Source: Gainesville-Hall Metropolitan Planning Organization

Hall County is developing a transportation plan that projects $2 billion in revenues through 2040, not factoring in a potential transportation sales tax vote next year.

"Over the next few weeks, we hope to finalize the expenditures and revenues for this plan," said Jeff Carroll of Wilbur Smith Associates, a South Carolina firm working on the plan.

He gave an update Wednesday on the effort to the Gainesville-Hall Metropolitan Planning Organization's Technical Coordinating Committee, meeting at the Development Services Center in Gainesville.

The MPO is operating with the 2030 Long-Range Transportation Plan, which was adopted in August 2007, and is taking steps to complete a 2040 plan by August.

Federal requirements state that all metropolitan areas with more than 50,000 residents, such as Gainesville-Hall, develop and maintain such a plan.

A public hearing, the second one related to the plan, is set for 5:30 p.m. March 8 at the Georgia Mountains Center.

At Wednesday's meeting, officials also released a draft list of projects in the 2040 plan. Srikanth Yamala, transportation planning manager for the MPO, said he hopes dollar amounts will be tagged to specific projects by the public meeting.

The list features many of the same projects in the 2030 plan, which had projected $1.4 billion in revenues over 25 years.

Hall County is projected to grow at a rapid clip through 2040, when the population is expected to top 560,000.

Habte Kassa, a planning engineer with the Georgia Department of Transportation in Atlanta, talked about those numbers and presented several charts showing Hall's dire situation — mainly in terms of gridlock — if no improvements are made between now and then.

Carroll referred to the charts, with red marks showing trouble spots, in addressing the $2 billion in revenue — or some $1.5 billion from federal and state sources and nearly $500,000 locally.

"There is hope that obviously we can address that through some very sizable transportation projects," he said.

Yamala pointed out the plan's estimated dollars for roads don't include the state's proposed sales tax vote. In a separate matter, transportation "roundtables" throughout Georgia — including one in the Georgia Mountains district — are working on project lists to be considered as part of August 2012 referendums.

"If it passes, it can be another nice story," he said. "(The traffic situation) can still be red, but it can be rosy red."

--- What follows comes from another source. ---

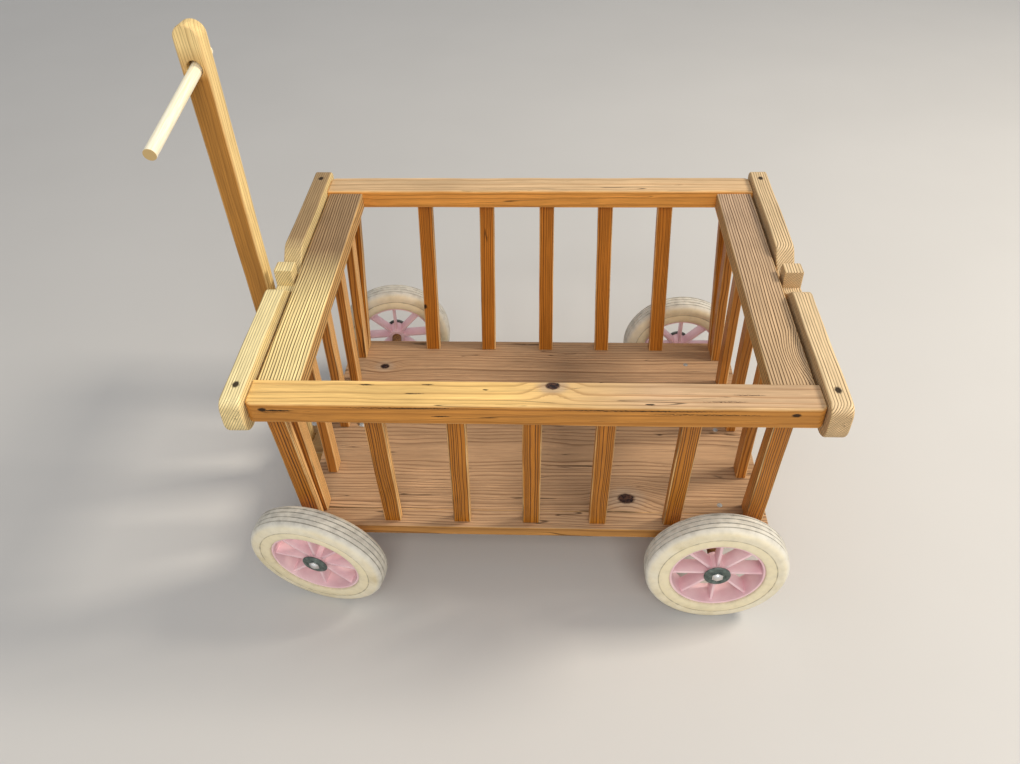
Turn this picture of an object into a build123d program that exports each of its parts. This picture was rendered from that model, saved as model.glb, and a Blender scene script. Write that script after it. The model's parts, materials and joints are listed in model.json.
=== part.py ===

Carroll added, "The feds require that any funding that you look at has to be reasonably assumed. We can use the Hall (special purpose local option sales tax) in the future because there's a track record of that passing.

"With this (state tax) being a new referendum, we can't assume that within this plan. If it does pass for this region, it can certainly supplement the unmet needs we have for this region."

Yamala said the MPO needs to submit a project list to the Atlanta Regional Commission by April 4. Hall is part of the ARC's 20-county nonattainment area concerning air quality standards.

"I am not anticipating any major changes at this time in terms of what we have as projects," he said, referring to the list, "because ... we have been talking for years and years (about the projects)."

If anything, projects in the 2030 plan are getting pushed back.

For example, Ga. 13/Atlanta Highway widening was in the 2030 plan and now is in the proposed tier of 2031-40 projects.

"The primary issue is, obviously, funding, or lack of it," Yamala said.

For proposed 2012-17 projects, "we need to have some real funding at the table, even if it's just for preliminary engineering," he added.

One of Hall's next big projects is the widening of Friendship Road, which is split into two phases: McEver Road to Interstate 985 and I-985 to Ga. 211/Old Winder Highway. The project is in right-of-way acquisition but could reach construction later this year, officials have said.